A record number of asylum seekers including Nigerians claiming to be gay have been allowed to stay in Britain under European Convention on Human Rights (ECHR) rules.

The ECHR is an international treaty that protects civil and political rights, including the right to respect for private and family life which was incorporated into UK law through the Human Rights Act 1998.

The number of asylum seekers granted leave to stay in Britain based on their sexual orientation rose to 2,133 last year, up from 762 in 2022 and 677 in the year before that.

The Home Office granted the claims to stay after those seeking asylum proved that returning to their homeland would be inhumane because of their sexuality.

The UK has accepted that people who would be criminalised or open to persecution because of their sexual orientation can claim asylum under the European Convention on Human Rights.

The number of asylum seekers being granted permission to stay based on their sexuality is an even more significant rise from the tally in 2019, when 475 successful claims were made.

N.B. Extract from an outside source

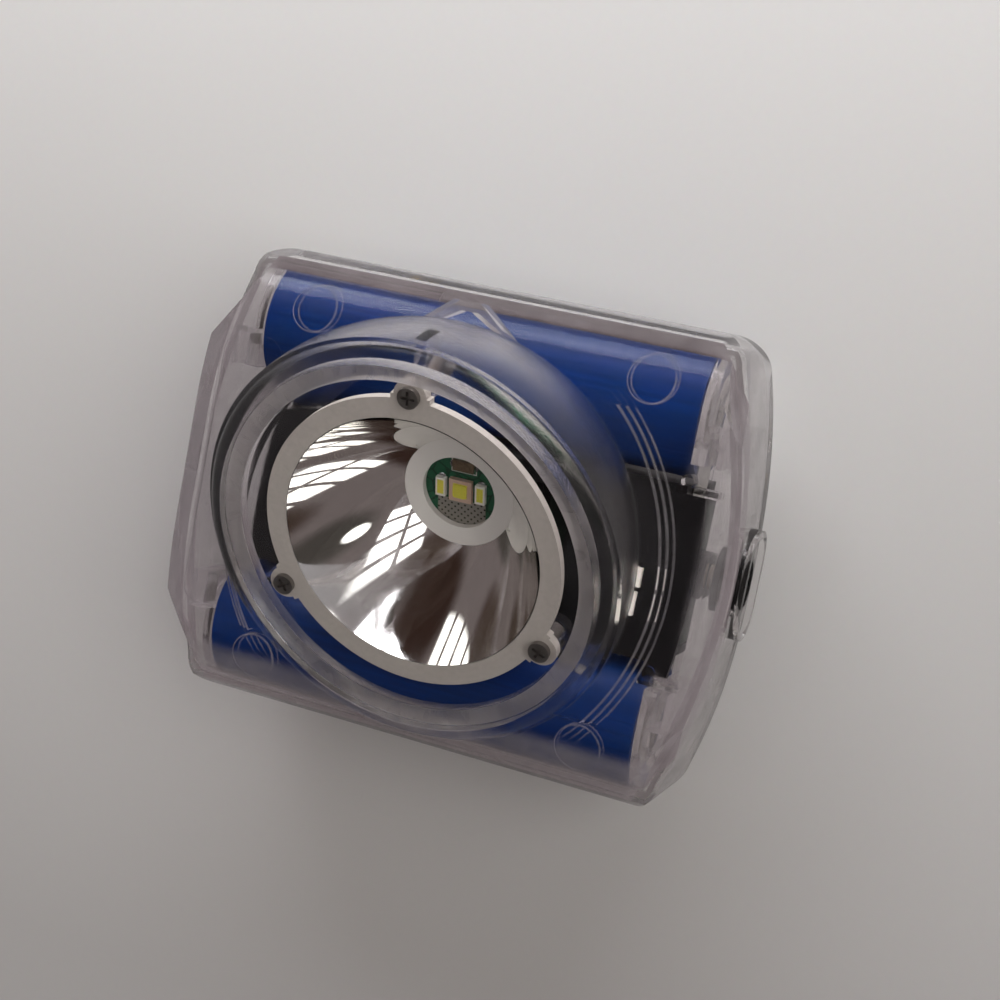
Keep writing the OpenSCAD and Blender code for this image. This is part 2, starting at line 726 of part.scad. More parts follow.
module helmet_clip() {
    half = clip_w / 2;
    r = 5;
    color([0.72, 0.73, 0.75]) difference() {
        union() {
            linear_extrude(clip_t) {
                translate([-half, clip_low + r]) square([clip_w, clip_high - clip_low - 2 * r]);
                translate([-half + r, clip_low]) square([clip_w - 2 * r, clip_high - clip_low]);
                for (sx = [-1, 1], y = [clip_low + r, clip_high - r])
                    translate([sx * (half - r), y]) circle(r = r);
            }
            block([-half + r, clip_high - clip_t, 0], [half - r, clip_high, clip_t + 2.4]);
        }
        for (s = [-1, 1]) {
            translate([s * clip_screw_x, clip_block_y, -1]) cylinder(r = clip_screw_r + 0.15, h = 4);
            translate([s * clip_screw_x, clip_block_y, -0.01])
                cylinder(r1 = clip_head_r + 0.05, r2 = clip_screw_r + 0.1, h = clip_t);
        }
    }
}

module clip_screws() {
    color([0.60, 0.61, 0.63]) for (s = [-1, 1]) translate([s * clip_screw_x, clip_block_y, 0]) difference() {
        union() {
            cylinder(r1 = clip_head_r, r2 = clip_screw_r, h = clip_t - 0.05);
            cylinder(r = clip_screw_r, h = clip_t + insert_h - 0.3);
        }
        translate([0, 0, -0.5]) cylinder(r = 0.9, h = 1.1, $fn = 6);
    }
}

module clip_inserts() {
    color([0.80, 0.66, 0.30]) for (s = [-1, 1]) translate([s * clip_screw_x, clip_block_y, clip_t])
        ring(insert_r, clip_screw_r, 0.05, insert_h);
}

front_shell();
rear_shell();
shell_gasket();
window();
window_seal();
reflector();
reflector_screws();
lamp_board();
main_chip();
side_chips();
board_resistor();
heat_spreader();
thermal_pad();
inner_frame();
upper_cell();
lower_cell();
cell_sleeves();
cell_rings();
positive_strip();
negative_strip();
left_spacer();
right_spacer();
control_board();
control_parts();
status_chips();
power_coil();
switch_board();
switch_body();
switch_plunger();
button_cap();
button_seal();
battery_wires();
lamp_wires();
switch_wires();
charge_contacts();
helmet_clip();
clip_screws();
clip_inserts();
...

Some of the rise in people being granted asylum by this route in the past year has been because of a backlog of applications, which built up during the pandemic.

However, sceptics believe some asylum seekers may be gaming the system by pretending to be gay as a means of having their application granted.

Alp Mehmet, the chairman of Migrationwatch UK, said: “While it’s impossible to be sure of the genuineness of applicants claiming asylum based on their sexuality, there are too many examples of our being too ready to give the benefit of the doubt. The case of Nigerian Saheed Azeez could be the tip of the iceberg.”

The 33-year-old Nigerian was last year granted asylum in the UK after claiming he might be killed for being gay by militant group Boko Haram, but he was discovered to have fathered three children by three different women.

He also found himself in court, and was jailed for more than five years, for a parcel fraud scam. He helped to create a network of strangers and used their homes to receive parcels from online sellers who had dispatched their goods before receiving payment.

Azeez would then collect the products, bought on websites including eBay and Facebook Marketplace, before taking a cut and passing on some of the profits to his fellow fraudsters using Bitcoin.

Up to 272 victims lost a total of £220,000 after being persuaded to send out second-hand items, including smartphones and cameras that they were hoping to sell.

The nations that saw the largest number of successful applications last year were Pakistan, Bangladesh and Nigeria.

Applicants from Albania were the most rejected. Fewer than 10 per cent of applications made from Albanians were successful.

In the year ending June 2023, 10,377 Albanians arrived in the UK by small boat, making up 24 per cent of all small boat arrivals. Some 83 per cent of them applied for asylum, according to government figures.

For eight countries, 100 per cent of claims were successful. These were people from Afghanistan, El Salvador, Syria, Eritrea, Myanmar (Burma), Libya, St Vincent and the Grenadines, and Yemen.

A Home Office spokesman said: “It is important we clear through the asylum backlog and provide protection to individuals fleeing persecution.

“Our processes are underpinned by a robust framework of safeguards and quality checks, ensuring that claims are properly considered, decisions are sound, and that protection is granted to those who genuinely need it.”